Si incroyable que ce fût, le roc de Fal Dara était ébranlé.

— Rien n’est joué… Si nous gagnons, il n’y aura peut-être plus jamais de danger.

— Trouveras-tu l’Œil du Monde, Aes Sedai ? Si la victoire contre le Ténébreux en dépend, autant nous ouvrir tout de suite les veines. Bien des gens ont tenté en vain de le trouver…

— Je peux réussir, seigneur. Tout espoir n’est pas encore perdu.

Agelmar dévisagea Moiraine, puis il s’intéressa à ses compagnons. Nynaeve et Egwene l’intriguèrent beaucoup, sans doute à cause de leurs simples tenues de paysannes – un contraste frappant avec la robe de soie de l’Aes Sedai, même si les trois femmes étaient couvertes de poussière après leur voyage.

— Ce sont des Aes Sedai ? demanda Agelmar, dubitatif.

Quand Moiraine secoua la tête, il sembla encore plus troublé. Étudiant les trois garçons, il laissa son regard peser un court instant sur l’épée toujours enveloppée de tissu rouge.
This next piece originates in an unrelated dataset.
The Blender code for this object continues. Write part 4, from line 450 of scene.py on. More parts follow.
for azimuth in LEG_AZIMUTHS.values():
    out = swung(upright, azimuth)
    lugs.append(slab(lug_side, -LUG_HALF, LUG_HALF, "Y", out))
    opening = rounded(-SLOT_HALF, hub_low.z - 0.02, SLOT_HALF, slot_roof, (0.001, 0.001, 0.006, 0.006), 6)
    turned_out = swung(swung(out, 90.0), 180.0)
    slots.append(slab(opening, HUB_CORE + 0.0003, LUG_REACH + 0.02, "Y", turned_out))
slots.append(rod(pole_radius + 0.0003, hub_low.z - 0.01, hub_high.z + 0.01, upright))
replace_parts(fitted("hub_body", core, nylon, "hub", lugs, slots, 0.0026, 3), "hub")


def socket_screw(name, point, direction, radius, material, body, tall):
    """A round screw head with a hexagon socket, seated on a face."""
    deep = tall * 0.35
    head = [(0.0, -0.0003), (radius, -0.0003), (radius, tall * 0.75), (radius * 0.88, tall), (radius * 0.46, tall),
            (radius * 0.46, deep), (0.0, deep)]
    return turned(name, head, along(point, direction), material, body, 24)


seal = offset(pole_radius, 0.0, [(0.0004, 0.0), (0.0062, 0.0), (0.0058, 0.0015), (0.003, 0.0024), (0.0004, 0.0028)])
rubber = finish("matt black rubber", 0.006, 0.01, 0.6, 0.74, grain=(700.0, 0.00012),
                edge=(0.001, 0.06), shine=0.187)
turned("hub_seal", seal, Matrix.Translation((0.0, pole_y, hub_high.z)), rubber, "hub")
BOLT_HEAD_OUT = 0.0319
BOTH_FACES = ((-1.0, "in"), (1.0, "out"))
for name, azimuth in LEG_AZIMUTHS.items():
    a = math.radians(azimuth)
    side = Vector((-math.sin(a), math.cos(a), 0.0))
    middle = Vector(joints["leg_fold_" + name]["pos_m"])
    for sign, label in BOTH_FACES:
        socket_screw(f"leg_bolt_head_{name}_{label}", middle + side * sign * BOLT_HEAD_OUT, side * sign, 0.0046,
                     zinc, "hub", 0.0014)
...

— Tu as une bien curieuse escorte, Aes Sedai… Un seul guerrier… (Il jeta un coup d’œil à Perrin – ou plutôt à sa hache.) Peut-être deux… Mais des gamins, ou quasiment ! Permets-moi de te prêter des hommes, Moiraine Sedai… Cent lances de plus ou de moins ne feront aucune différence sur la brèche de Tarwin. Toi, il te faudra davantage qu’un Champion et trois… jouvenceaux. Les deux femmes ne t’aideront pas, sauf si ce sont des Aielles déguisées. Cette année, la Flétrissure est pire que jamais. Elle… s’agite.